- Directive: Transcribe only the lines from the line with "for thing in" through the line with "cad_parts[node].hide_render = cad_parts[node].hide_viewport", exactly, counting both of those lines as part of the stretch.

--- Source excerpt ---

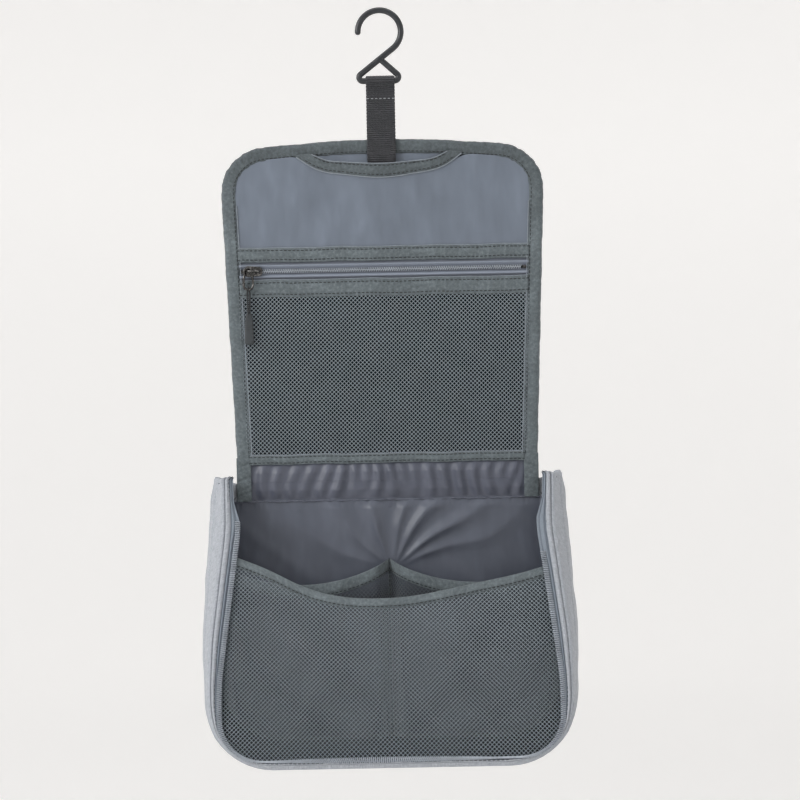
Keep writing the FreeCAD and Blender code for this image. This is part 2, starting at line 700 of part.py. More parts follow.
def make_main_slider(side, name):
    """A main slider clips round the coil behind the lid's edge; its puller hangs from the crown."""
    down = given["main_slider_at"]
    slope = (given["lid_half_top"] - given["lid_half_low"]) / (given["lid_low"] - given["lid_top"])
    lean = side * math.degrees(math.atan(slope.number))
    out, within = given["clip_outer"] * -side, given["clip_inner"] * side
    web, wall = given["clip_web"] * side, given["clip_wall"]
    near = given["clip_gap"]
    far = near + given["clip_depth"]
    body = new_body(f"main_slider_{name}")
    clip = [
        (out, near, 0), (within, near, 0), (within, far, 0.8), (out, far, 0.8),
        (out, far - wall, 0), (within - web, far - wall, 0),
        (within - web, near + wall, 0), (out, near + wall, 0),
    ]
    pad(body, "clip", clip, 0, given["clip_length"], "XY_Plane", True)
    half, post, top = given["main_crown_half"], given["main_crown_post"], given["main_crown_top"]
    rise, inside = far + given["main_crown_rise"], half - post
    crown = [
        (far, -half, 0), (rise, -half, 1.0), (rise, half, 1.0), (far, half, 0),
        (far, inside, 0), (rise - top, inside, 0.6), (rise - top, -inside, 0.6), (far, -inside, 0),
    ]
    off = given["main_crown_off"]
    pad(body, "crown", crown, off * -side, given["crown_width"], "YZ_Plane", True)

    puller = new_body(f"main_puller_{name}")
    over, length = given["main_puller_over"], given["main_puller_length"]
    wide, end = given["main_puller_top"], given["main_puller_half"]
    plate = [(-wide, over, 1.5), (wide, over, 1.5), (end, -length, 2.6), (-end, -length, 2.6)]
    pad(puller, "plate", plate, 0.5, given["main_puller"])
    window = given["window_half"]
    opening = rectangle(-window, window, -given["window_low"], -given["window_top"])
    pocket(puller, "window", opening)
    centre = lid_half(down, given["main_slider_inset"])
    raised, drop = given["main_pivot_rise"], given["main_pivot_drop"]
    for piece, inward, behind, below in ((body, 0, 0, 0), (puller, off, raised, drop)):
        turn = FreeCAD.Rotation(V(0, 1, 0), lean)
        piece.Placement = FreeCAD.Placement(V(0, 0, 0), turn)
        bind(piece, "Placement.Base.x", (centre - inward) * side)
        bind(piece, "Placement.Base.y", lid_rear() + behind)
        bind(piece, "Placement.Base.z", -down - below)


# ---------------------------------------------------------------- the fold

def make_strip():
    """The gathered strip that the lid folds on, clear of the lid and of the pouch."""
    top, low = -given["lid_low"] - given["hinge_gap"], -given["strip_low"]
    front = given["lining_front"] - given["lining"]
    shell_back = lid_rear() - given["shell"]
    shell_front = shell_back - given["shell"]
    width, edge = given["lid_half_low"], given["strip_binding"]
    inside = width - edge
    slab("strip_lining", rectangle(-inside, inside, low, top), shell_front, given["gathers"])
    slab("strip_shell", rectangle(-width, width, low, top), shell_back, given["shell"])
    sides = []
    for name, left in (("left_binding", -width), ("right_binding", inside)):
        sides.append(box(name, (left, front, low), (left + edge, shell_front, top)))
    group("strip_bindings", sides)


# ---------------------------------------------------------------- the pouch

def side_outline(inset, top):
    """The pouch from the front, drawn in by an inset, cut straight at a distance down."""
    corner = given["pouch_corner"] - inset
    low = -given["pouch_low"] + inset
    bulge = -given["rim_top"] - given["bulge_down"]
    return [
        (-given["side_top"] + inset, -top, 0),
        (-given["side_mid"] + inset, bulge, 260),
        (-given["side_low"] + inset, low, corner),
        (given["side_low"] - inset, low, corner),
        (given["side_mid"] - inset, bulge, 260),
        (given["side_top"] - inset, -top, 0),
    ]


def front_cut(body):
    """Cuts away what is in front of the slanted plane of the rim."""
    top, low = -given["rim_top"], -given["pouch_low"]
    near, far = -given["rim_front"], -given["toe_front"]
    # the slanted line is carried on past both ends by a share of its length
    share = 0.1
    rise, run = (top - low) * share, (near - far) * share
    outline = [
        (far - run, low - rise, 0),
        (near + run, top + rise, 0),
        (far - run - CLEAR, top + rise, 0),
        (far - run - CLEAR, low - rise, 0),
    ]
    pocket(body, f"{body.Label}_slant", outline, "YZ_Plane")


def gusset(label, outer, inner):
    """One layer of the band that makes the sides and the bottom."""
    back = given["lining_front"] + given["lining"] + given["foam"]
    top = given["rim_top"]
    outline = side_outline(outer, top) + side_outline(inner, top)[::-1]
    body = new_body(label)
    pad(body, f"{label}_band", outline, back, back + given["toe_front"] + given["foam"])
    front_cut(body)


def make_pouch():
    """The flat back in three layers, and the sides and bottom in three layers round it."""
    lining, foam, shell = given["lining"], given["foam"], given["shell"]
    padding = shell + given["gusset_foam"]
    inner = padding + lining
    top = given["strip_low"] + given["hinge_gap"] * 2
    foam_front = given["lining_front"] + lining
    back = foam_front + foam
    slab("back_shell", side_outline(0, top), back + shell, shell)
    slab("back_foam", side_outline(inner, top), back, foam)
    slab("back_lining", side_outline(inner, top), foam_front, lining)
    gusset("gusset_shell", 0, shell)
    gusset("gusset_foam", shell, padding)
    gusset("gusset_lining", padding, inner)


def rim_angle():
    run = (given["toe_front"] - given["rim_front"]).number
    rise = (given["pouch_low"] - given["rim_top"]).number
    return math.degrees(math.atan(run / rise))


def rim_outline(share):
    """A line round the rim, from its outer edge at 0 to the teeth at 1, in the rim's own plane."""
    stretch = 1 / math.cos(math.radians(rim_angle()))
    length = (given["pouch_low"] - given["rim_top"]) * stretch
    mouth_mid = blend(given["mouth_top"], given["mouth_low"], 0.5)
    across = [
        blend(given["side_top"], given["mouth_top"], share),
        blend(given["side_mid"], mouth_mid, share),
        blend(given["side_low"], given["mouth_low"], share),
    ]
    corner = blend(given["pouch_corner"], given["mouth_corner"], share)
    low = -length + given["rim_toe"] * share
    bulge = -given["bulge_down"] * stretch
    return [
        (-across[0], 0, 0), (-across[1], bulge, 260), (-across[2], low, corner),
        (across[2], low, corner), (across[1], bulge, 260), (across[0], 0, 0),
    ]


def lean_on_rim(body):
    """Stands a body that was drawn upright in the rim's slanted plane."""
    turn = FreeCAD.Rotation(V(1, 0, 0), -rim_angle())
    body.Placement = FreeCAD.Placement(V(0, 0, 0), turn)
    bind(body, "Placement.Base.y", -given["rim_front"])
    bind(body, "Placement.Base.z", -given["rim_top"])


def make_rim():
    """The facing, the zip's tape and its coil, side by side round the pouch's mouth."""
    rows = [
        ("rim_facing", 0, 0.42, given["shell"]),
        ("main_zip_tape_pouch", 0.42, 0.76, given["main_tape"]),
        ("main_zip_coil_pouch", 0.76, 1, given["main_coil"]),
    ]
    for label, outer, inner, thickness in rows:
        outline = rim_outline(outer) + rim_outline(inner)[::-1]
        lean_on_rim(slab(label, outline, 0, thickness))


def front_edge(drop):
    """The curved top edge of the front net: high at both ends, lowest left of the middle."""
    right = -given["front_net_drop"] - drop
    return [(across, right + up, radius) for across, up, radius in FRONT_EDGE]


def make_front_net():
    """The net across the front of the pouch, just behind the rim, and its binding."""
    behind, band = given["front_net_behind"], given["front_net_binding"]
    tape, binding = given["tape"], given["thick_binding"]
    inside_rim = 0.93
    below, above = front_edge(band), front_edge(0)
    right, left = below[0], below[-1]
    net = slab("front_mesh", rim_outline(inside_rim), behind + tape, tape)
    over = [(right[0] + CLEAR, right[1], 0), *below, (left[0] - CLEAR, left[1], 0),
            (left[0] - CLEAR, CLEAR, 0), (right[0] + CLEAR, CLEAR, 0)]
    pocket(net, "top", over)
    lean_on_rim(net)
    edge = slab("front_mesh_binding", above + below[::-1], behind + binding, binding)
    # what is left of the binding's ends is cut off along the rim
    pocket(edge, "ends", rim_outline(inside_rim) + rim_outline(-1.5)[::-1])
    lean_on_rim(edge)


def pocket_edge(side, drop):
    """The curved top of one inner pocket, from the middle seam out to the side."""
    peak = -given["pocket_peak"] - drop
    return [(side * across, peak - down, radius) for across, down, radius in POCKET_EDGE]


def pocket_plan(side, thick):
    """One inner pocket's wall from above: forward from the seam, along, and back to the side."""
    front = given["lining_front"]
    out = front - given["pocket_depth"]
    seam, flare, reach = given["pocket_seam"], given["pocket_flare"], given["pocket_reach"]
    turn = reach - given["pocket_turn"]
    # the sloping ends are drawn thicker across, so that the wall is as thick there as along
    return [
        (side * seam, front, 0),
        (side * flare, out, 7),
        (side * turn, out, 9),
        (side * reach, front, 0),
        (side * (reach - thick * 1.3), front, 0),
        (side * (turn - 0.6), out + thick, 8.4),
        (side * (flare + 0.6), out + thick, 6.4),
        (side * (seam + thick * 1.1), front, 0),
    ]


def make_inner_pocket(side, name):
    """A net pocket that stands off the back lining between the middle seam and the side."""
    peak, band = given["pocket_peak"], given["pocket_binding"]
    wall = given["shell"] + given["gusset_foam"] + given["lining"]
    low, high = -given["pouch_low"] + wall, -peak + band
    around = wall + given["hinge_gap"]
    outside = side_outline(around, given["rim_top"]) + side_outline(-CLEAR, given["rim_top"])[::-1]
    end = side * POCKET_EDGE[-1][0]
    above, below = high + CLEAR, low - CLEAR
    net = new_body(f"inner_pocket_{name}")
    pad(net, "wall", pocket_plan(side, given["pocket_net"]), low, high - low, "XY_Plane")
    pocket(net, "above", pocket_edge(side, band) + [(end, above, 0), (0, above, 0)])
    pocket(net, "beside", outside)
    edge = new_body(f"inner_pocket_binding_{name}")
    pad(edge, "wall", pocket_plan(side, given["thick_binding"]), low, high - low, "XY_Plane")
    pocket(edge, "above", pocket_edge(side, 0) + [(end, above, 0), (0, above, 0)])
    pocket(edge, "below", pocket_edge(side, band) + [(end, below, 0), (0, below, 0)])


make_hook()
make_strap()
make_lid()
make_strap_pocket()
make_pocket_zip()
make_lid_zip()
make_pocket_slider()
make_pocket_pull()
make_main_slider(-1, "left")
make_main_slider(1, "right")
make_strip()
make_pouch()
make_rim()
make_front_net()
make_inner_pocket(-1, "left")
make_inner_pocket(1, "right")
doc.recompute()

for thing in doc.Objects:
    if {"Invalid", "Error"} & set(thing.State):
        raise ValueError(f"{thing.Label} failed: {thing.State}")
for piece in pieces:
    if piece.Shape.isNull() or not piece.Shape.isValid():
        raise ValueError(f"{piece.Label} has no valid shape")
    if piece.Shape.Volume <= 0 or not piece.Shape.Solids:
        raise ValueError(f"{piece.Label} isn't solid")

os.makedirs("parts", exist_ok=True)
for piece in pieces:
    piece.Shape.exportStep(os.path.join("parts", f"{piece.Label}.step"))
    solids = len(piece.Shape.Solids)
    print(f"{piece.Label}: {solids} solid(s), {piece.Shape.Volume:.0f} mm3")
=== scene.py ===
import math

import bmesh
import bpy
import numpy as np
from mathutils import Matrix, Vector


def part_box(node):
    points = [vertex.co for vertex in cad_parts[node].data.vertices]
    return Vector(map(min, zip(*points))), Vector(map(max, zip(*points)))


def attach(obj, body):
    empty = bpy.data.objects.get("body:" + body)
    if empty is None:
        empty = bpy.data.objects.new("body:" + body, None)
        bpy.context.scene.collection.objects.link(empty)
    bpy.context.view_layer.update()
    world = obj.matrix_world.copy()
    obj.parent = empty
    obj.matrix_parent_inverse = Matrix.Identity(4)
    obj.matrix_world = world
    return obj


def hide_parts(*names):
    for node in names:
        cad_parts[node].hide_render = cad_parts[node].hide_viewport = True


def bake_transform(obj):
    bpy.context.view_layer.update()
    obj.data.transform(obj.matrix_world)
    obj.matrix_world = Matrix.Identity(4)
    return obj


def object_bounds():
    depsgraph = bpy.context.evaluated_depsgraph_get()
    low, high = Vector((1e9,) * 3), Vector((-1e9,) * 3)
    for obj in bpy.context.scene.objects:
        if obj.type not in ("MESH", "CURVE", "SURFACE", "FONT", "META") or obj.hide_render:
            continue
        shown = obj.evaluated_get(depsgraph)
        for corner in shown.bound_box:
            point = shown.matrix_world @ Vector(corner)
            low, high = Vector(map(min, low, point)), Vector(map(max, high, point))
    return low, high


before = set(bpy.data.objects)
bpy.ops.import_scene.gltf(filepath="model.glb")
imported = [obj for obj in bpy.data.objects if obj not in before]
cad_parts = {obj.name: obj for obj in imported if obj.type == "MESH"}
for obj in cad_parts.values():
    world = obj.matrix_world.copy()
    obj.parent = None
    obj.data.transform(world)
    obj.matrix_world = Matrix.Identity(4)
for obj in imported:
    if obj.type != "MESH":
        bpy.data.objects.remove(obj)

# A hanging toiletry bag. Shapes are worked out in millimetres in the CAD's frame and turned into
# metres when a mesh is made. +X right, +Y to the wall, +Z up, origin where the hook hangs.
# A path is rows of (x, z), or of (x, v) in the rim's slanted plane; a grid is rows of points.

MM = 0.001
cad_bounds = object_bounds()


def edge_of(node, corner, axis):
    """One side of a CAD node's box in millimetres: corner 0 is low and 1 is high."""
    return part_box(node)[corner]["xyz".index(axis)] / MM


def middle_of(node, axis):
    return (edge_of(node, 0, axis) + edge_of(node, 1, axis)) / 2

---

- Exercise result:
for thing in doc.Objects:
    if {"Invalid", "Error"} & set(thing.State):
        raise ValueError(f"{thing.Label} failed: {thing.State}")
for piece in pieces:
    if piece.Shape.isNull() or not piece.Shape.isValid():
        raise ValueError(f"{piece.Label} has no valid shape")
    if piece.Shape.Volume <= 0 or not piece.Shape.Solids:
        raise ValueError(f"{piece.Label} isn't solid")

os.makedirs("parts", exist_ok=True)
for piece in pieces:
    piece.Shape.exportStep(os.path.join("parts", f"{piece.Label}.step"))
    solids = len(piece.Shape.Solids)
    print(f"{piece.Label}: {solids} solid(s), {piece.Shape.Volume:.0f} mm3")
=== scene.py ===
import math

import bmesh
import bpy
import numpy as np
from mathutils import Matrix, Vector


def part_box(node):
    points = [vertex.co for vertex in cad_parts[node].data.vertices]
    return Vector(map(min, zip(*points))), Vector(map(max, zip(*points)))


def attach(obj, body):
    empty = bpy.data.objects.get("body:" + body)
    if empty is None:
        empty = bpy.data.objects.new("body:" + body, None)
        bpy.context.scene.collection.objects.link(empty)
    bpy.context.view_layer.update()
    world = obj.matrix_world.copy()
    obj.parent = empty
    obj.matrix_parent_inverse = Matrix.Identity(4)
    obj.matrix_world = world
    return obj


def hide_parts(*names):
    for node in names:
        cad_parts[node].hide_render = cad_parts[node].hide_viewport = True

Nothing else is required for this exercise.